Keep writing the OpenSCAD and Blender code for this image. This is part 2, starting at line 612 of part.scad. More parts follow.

···

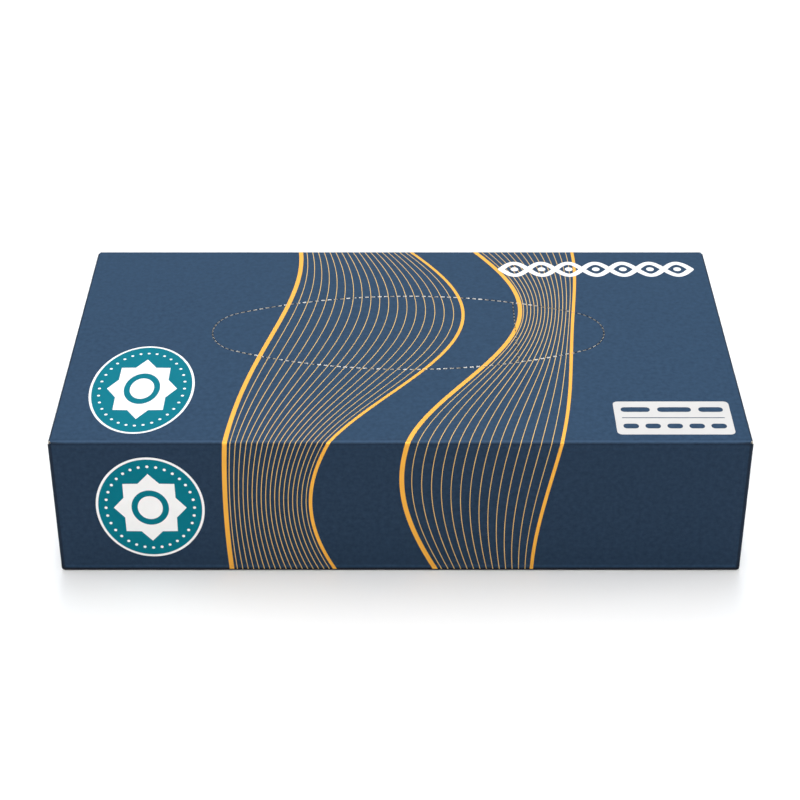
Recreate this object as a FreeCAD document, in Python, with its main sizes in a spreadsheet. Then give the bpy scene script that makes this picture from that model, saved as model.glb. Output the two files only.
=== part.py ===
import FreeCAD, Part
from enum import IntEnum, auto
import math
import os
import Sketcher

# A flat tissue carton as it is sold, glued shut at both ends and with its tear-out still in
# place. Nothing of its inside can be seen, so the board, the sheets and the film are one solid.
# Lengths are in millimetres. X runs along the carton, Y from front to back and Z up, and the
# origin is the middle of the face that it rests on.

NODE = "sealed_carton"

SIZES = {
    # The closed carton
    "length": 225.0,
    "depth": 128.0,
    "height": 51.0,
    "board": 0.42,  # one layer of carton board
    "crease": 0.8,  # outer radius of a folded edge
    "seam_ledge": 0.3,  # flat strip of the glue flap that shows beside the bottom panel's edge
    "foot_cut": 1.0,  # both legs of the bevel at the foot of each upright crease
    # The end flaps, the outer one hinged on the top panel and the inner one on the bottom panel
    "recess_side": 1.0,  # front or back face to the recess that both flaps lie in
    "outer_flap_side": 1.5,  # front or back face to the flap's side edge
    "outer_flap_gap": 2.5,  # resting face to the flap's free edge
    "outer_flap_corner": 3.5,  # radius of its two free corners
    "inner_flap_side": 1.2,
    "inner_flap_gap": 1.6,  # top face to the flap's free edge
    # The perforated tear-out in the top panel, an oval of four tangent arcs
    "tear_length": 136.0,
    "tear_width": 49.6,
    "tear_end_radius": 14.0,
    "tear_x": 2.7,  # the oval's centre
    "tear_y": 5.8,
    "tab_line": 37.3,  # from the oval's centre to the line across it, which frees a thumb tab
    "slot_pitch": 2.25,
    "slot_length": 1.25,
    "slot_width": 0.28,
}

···

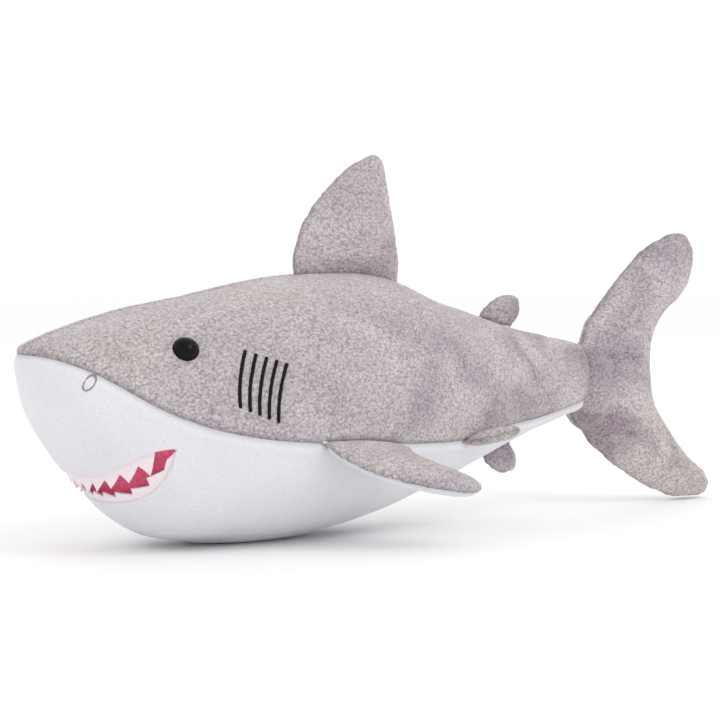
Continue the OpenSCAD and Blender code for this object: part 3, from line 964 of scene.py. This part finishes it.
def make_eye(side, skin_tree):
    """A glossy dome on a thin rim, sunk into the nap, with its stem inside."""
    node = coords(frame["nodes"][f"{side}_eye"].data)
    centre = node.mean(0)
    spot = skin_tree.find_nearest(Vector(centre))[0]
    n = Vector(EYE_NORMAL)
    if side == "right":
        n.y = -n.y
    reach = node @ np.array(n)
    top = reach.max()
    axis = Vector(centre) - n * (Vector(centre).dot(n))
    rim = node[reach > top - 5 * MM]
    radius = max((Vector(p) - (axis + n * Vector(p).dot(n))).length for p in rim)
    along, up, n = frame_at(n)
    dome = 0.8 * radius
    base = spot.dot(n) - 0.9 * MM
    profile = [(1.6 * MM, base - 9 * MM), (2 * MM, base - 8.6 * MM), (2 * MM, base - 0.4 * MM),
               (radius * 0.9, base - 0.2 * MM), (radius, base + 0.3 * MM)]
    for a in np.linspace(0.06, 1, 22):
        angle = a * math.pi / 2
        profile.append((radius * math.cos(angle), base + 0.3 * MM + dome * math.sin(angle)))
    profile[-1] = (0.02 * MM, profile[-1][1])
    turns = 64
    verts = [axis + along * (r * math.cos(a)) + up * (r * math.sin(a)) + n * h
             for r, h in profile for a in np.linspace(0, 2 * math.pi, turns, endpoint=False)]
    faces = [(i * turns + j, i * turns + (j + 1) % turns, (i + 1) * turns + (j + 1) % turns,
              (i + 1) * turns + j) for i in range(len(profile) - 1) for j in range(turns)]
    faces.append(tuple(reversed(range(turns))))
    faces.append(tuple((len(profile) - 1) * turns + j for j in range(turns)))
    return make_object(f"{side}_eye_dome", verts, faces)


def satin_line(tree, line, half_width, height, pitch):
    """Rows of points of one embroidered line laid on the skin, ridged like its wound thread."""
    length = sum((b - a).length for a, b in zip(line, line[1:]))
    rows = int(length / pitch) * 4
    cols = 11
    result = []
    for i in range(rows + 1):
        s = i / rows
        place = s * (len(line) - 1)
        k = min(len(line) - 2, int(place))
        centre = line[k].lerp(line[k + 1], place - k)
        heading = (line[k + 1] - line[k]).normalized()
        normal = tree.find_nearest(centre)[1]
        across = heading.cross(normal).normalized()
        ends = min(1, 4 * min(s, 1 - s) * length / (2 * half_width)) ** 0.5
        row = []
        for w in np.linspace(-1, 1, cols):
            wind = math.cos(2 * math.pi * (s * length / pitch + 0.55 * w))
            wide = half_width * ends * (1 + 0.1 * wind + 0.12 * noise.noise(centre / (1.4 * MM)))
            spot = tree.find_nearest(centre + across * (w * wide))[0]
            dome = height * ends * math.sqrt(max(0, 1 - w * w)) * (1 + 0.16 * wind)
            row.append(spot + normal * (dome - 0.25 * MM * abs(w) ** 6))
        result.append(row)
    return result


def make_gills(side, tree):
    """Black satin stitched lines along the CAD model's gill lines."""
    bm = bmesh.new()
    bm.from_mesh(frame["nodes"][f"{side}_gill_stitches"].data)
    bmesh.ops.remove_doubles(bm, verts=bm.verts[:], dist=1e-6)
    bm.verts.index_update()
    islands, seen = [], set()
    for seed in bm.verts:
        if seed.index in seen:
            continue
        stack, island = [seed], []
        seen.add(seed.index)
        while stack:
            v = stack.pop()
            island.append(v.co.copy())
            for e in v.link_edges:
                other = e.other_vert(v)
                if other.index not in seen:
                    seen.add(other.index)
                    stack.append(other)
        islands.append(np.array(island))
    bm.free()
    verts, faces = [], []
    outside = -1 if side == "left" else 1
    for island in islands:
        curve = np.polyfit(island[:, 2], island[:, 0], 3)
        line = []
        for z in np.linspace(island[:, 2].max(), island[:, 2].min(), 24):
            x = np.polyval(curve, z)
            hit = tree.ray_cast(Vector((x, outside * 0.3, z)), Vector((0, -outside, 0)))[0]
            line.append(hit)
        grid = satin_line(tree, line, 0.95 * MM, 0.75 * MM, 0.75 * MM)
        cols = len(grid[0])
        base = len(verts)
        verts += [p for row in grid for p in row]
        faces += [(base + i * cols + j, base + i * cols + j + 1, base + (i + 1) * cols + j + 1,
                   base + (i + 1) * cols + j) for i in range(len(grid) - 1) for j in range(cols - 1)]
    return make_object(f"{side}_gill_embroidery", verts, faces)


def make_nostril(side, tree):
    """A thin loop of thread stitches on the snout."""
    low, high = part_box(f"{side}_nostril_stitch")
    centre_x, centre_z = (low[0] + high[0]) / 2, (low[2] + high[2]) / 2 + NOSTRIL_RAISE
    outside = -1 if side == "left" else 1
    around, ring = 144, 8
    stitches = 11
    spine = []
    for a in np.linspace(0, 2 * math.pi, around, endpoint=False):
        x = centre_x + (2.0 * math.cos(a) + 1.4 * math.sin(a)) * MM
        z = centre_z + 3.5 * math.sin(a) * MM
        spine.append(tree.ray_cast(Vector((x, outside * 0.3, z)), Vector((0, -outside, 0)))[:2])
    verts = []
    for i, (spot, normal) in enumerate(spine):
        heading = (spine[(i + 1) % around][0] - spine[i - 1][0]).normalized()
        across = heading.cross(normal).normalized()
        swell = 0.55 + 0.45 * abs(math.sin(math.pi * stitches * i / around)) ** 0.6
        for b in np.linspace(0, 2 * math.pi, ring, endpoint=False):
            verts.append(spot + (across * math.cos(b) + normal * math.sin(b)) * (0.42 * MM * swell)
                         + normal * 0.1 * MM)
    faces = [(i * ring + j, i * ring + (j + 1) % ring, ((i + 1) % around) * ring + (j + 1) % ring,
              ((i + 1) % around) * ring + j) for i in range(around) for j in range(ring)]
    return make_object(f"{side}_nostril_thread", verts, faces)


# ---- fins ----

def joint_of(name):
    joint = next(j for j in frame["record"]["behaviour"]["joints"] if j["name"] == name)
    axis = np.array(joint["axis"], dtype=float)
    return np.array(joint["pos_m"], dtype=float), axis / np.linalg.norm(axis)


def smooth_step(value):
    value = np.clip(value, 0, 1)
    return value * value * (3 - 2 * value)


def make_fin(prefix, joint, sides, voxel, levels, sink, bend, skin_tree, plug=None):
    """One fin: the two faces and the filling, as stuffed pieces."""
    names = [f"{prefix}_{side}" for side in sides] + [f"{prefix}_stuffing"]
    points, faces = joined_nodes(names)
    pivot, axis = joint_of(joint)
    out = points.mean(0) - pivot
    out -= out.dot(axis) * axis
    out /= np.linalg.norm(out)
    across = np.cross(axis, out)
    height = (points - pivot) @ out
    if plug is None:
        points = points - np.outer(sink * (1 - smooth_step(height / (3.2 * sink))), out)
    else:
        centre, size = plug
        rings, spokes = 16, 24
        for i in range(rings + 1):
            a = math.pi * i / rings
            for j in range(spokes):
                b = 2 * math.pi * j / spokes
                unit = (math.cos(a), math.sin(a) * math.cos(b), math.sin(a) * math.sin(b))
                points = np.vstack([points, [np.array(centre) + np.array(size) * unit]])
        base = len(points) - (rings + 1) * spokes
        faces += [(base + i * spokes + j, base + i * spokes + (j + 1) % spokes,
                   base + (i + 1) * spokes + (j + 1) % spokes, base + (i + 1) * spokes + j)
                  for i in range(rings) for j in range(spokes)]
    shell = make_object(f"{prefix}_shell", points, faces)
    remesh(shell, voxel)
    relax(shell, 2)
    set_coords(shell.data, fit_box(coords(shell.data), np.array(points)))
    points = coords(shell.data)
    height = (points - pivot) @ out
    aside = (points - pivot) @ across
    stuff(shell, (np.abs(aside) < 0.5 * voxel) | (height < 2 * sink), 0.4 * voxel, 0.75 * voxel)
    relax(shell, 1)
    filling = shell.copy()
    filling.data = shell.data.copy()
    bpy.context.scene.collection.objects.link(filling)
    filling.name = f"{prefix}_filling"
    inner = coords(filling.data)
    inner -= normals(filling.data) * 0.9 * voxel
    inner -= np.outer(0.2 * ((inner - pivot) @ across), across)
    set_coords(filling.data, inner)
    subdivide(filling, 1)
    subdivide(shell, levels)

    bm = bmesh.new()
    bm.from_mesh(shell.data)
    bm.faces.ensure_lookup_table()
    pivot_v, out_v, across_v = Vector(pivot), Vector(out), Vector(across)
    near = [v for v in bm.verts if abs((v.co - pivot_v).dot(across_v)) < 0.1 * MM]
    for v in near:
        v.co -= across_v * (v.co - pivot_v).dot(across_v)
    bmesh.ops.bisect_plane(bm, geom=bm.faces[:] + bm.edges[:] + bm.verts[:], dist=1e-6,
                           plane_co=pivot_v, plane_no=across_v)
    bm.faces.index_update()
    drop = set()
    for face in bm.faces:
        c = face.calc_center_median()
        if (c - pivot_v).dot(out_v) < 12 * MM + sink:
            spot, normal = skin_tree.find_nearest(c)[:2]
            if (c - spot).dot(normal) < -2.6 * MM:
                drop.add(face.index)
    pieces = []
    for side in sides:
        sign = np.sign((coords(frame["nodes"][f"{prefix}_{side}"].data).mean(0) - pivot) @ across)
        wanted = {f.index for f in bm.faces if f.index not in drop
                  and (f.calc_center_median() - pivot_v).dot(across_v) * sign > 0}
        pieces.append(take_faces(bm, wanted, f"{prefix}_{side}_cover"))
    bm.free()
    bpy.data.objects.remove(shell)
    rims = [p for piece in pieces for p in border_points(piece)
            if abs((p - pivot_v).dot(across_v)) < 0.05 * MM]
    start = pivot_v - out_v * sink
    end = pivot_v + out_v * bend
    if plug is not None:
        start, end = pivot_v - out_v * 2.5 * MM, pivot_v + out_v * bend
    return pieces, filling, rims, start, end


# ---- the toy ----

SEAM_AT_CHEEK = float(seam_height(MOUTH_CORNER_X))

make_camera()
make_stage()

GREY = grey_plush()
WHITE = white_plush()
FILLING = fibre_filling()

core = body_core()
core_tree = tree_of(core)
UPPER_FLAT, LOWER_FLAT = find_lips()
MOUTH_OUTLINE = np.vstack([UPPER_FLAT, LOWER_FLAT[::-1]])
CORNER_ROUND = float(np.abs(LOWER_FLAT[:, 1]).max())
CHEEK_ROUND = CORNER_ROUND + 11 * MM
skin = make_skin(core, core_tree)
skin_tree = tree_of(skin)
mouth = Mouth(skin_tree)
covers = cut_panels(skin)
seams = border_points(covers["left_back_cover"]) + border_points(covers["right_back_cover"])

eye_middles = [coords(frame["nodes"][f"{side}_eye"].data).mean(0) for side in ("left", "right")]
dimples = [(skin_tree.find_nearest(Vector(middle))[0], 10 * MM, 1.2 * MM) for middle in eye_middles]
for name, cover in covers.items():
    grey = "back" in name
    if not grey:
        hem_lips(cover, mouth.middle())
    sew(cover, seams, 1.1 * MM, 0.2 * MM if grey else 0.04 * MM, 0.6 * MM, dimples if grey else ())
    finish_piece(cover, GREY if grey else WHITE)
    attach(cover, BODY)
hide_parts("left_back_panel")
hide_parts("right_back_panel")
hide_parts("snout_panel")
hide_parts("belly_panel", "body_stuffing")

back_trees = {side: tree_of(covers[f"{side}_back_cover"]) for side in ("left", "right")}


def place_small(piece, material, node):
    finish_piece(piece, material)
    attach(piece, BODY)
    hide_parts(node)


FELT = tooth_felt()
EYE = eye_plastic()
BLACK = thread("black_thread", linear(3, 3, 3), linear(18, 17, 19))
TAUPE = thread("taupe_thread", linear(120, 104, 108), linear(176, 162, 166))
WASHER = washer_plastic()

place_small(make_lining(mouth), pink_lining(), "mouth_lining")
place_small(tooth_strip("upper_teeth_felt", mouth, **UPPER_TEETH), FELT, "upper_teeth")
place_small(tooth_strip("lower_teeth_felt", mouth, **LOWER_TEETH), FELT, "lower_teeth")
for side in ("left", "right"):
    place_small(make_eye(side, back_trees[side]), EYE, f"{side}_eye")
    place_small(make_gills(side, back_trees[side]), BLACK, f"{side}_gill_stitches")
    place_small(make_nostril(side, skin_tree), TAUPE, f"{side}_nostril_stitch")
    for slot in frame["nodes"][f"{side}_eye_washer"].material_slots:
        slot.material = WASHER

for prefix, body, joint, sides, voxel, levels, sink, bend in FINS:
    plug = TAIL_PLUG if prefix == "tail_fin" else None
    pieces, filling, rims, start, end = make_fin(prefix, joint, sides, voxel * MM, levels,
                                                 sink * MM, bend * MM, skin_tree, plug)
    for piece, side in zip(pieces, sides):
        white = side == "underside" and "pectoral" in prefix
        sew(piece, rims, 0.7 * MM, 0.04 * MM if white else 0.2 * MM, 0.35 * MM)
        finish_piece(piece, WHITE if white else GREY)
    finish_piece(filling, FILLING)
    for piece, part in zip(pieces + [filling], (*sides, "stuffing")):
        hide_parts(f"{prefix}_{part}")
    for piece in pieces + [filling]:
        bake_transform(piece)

···

→ DIRECTIONS FOR THIS TASK
Which lines above run from the one containing "Recreate this object" down to the one containing "import Sketcher"? Repeat exactly those, both ends included, and nothing else.

→ CORRECT RESULT
Recreate this object as a FreeCAD document, in Python, with its main sizes in a spreadsheet. Then give the bpy scene script that makes this picture from that model, saved as model.glb. Output the two files only.
=== part.py ===
import FreeCAD, Part
from enum import IntEnum, auto
import math
import os
import Sketcher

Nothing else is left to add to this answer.